Perhaps the requirement to present a subset of the database needs to be revisited? If this requirement were to be dropped, things might become easier.
@arturog thank you for your comments, practical experience with variants of the same idea here are invaluable.
This kind of security requirement is almost always specific to the application. In my case, for example, this solution is not fit for purpose. Most of the time a front-end application server is better suited to handle security requirements, which might be complex.
I’m 100% on board with you here. That’s why this is designed as an opt-in feature. If you have a system on top of CouchSB that works for you, that will just continue to work.
To avoid confusion, let me restate the design goal of this PR: “make the db-per-user pattern obsolete”. It is specifically not “support arbitrary ACLs inside a database”.
With that out of the way, the scope of the potential work for a complete solution here is very big.
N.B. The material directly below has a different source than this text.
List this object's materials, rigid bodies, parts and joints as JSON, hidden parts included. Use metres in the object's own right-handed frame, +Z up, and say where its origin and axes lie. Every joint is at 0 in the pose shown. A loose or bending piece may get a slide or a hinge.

In accordance with common wisdom: to built a complex system that works, one first has to build a simple system that works. The current PR reflects the simplest system that I could think of to get the minimal functionality working that satisfies the design goal.
To this end, per-user design docs (and all associated indexes of any form, JS, Mango, Search/Nouveau) are not supported. A future version of this PR however can use the new by-access-seq index to build per-user indexes, including reduces that are guaranteed to not leak any data. Global views are already supported but are limited to database admins.
Perhaps the requirement to present a subset of the database needs to be revisited? If this requirement were to be dropped, things might become easier.
Maybe you want a different feature? You are stating the explicit design goal of this PR that should be dropped.